Ravenswood

I was very excited to receive in the mail this week all of the books and syllabi for my first courses at the U-Mass Labor Studies program. I’m taking Labor Law, with Harris Freeman, and Labor Research, with Tom Juravich. I decided to start lightly with “Ravenswood: The Steelworkers’ Victory and the Revival of American Labor,” which Juravich co-wrote with Kate Bronfenbrenner, and which is included in the syllabus for the Labor Research course mostly, I assume, to add color to the discussion.

Ravenswood was an early 90’s lock-out at an aluminum processing plant of which I had never previously heard. Juravich and Bronfenbrenner argue that this little-remembered labor struggle presaged the revitalization of the labor movement experienced later in the decade, and represented the first time that American unions successfully combined a labor action with a corporate campaign, boycotts and international solidarity; a recipe for what they differentiate from mere corporate campaigns as a “strategic campaign.”

Located in West Virginia, the Ravenswood plant had been a part of the Kaiser Aluminum corporation until leveraged buy-outs, asset spin-offs, restructuring and other corporate shell games in the 1980’s produced an independent Ravenswood Aluminum Corporation, seemingly owned by a former plant manager with a chip on his shoulder and a clear agenda of union-busting. The new owners combined jobs, forced overtime and cut back on safety regulation, resulting in several deaths inside the plant. When the contract came up for renewal, management proposed austerity cuts and stalled the negotiations, while spending millions on new security and scab recruitment. When the contract expired, management rejected the union’s offer to continue working under the terms of the old contract pending a new agreement, and instead locked out 1700 union workers.

The workers at USWA Local 5668 held strong, but it was several months before the Steelworkers’ international union got directly involved in the campaign, which ultimately lasted two years. International Vice President George Becker personally took over the campaign and directed his legal staff salvage the local’s paper-thin and sure-to-be-rejected unfair labor practice charges with the NLRB.

Juravich and Bronfenbrenner narrate the book as an interesting chronological story that anyone could enjoy, but any union staffer reading the early chapters is keeping mental score of all of management’s ULPs – including surveillance and retaliation for union activity, refusal to bargain over health and safety (a mandatory subject of bargaining), general surface bargaining, unilateral implementation of a final offer and an illegal lock-out – knowing that management’s goof-ups mean that the workers have a right to get their jobs back with massive back-pay!

USWA’s intervention in 5668’s ULP case is presented as a bit of great luck, when, in fact, the question should be asked, “Where the heck were they earlier?” Fifteen years later, any union that’s serious about winning has a sophisticated program of cataloguing grievances and management activities in order to identify multiple violations of federal labor law that will protect and enhance the union’s own activities.
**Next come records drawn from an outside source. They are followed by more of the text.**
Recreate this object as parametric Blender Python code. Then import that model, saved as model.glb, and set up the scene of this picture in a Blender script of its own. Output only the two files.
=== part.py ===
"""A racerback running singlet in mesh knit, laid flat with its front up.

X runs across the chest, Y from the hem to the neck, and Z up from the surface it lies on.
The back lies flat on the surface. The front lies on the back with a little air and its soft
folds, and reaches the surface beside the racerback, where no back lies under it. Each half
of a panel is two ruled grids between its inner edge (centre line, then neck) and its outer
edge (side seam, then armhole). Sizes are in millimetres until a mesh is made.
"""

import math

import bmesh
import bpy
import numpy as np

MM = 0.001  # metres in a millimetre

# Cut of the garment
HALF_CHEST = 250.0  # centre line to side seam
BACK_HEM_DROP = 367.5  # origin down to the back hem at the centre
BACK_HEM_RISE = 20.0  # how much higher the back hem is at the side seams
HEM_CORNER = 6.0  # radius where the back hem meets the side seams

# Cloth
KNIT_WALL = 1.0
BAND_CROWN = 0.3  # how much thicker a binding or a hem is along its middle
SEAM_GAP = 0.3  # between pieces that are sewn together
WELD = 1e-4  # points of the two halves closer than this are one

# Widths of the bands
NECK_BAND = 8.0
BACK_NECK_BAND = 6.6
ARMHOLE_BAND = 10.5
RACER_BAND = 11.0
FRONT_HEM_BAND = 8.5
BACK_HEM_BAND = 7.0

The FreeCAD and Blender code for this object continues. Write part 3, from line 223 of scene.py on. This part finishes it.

Elsewhere, the USWA is more inventive in pressing the campaign of the workers’ lock-out. They create an “end-users” campaign that focuses on the beverage companies who utilize aluminum cans from the Ravenwood plant and, carefully skirting the ban on secondary boycotts, pick away at Ravenswood’s significant customers, one by one. They press health and safety issues at the plant with OSHA. They join environmental coalitions in highlighting the plant’s pollution.

The Steelworkers also press a corporate campaign against Marc Rich, the billionaire investor, on the lam from the U.S. for tax evasion and illegal arms sales to Iran, who, through shadow entities is the true owner of Ravenswood. With much assistance from the international federations (global umbrella groups of international unions – mostly European and North American – that are slowly becoming labor’s answer to the trans-national corporation) engage in demonstrations and lobbying that bring unfavorable press to Rich at his Swiss hideout and sink several lucrative financial deals.

Ultimately, the pressure works. Rich ousts the management team at Ravenswood. All of the locked-out workers get their jobs back. Pay and pensions increase. The plant remains open.

George Becker goes on to become President of the USWA. Richard Trumka, who directed his union’s (the Mineworkers) support becomes Secretary-Treasurer of the AFL-CIO. Many of the tactics used at Ravenswood have become ubiquitous in the labor movement. They’re not always successful, but a strategic campaign, focused on leverage and soft spots, combined with a united workforce is more often successful than not.

Of course, then again, management has gotten a lot more sophisticated in the last fifteen years and rookie mistakes as the initial Ravenswood management team made are fewer and farther between.